Rather than learning the lessons of the 2016 election — “lessons about the importance of understanding other Americans, the necessity of resisting tribalism, and the centrality of the free exchange of ideas to a democratic society” — the Times has embraced the idea that “that truth isn’t a process of collective discovery, but an orthodoxy already known to an enlightened few whose job is to inform everyone else.”
“The paper of record is, more and more, the record of those living in a distant galaxy, one whose concerns are profoundly removed from the lives of most people. This is a galaxy in which, to choose just a few recent examples, the Soviet space program is lauded for its ‘diversity’; the doxxing of teenagers in the name of justice is condoned; and the worst caste systems in human history includes the United States alongside Nazi Germany,” Weiss lamented.
Weiss’ resignation letter reads like the damning tell-alls from Google’s James Damore and Facebook’s Brian Amerige. Damore condemned Google as an “ideological echo chamber” for far-left ideas that would brook no dissent from stifling leftist orthodoxy. Amerige described Facebook as a “political monoculture that’s intolerant of different views.” Both described witch-hunts against conservatives oddly similar to the way the Southern Poverty Law Center (SPLC) uses routine defamation to silence conservative groups as KKK-style “hate groups.”

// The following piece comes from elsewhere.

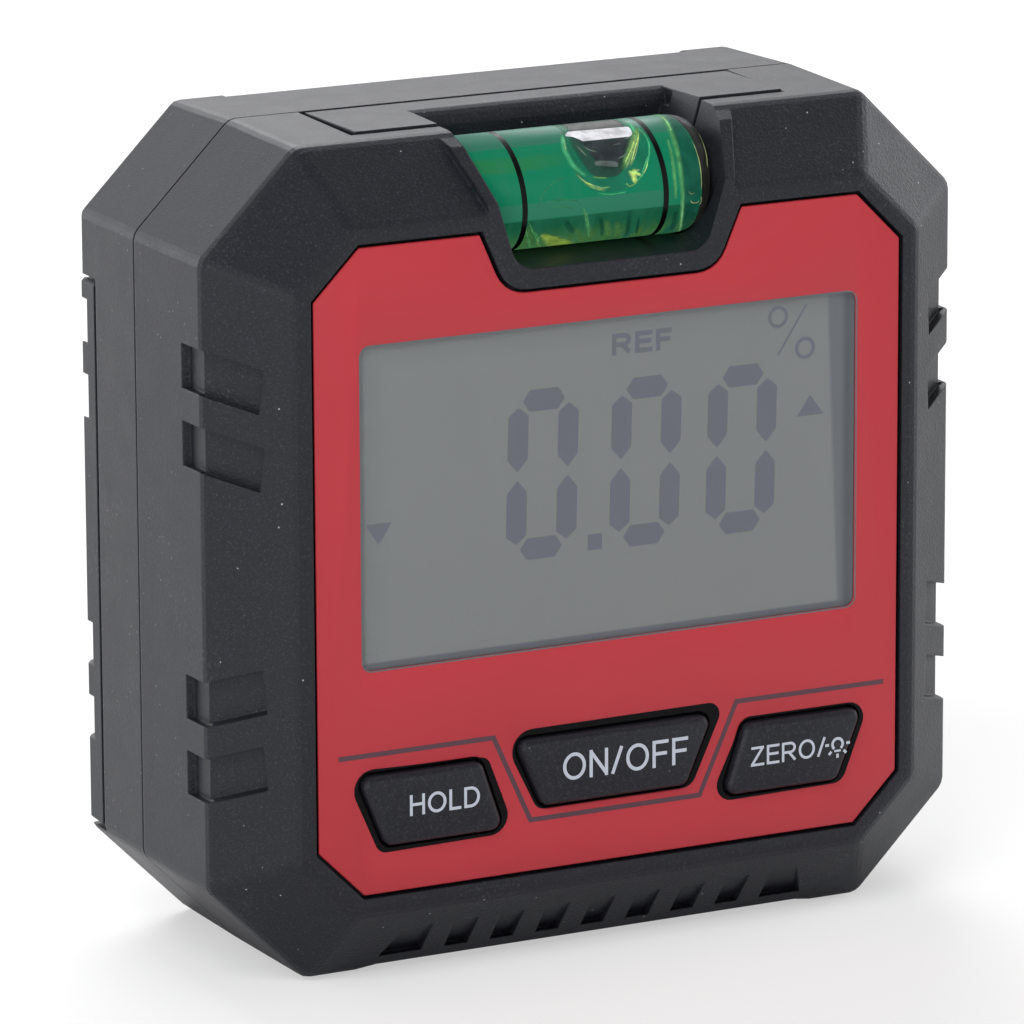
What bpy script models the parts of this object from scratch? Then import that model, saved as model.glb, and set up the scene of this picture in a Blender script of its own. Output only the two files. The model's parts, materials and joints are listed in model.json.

Conservatives have grown to expect this kind of leftist domination in Silicon Valley, on college campuses, in the entertainment industry, and even in the mainstream media. Project Veritas has done excellent undercover work revealing far-left bias at outlets like CNN. But Bari Weiss’ resignation illustrates just how impossible it is to check the leftward tilt and the cancel culture, even at The New York Times, a newspaper that thinks of itself as an organ of TRUTH.
The Times hired Weiss in order to correct its blindspots after the 2016 election caught its leaders off-guard. Her tenure has only illustrated that those blindspots are far more systemic than those leaders previously imagined.
Weiss concluded her resignation letter by noting that she had adopted Adolph Ochs’ 1896 vision: “to make of the columns of The New York Times a forum for the consideration of all questions of public importance, and to that end to invite intelligent discussion from all shades of opinion.” That is a marvelous idea, but one which it seems the Times will no longer stomach.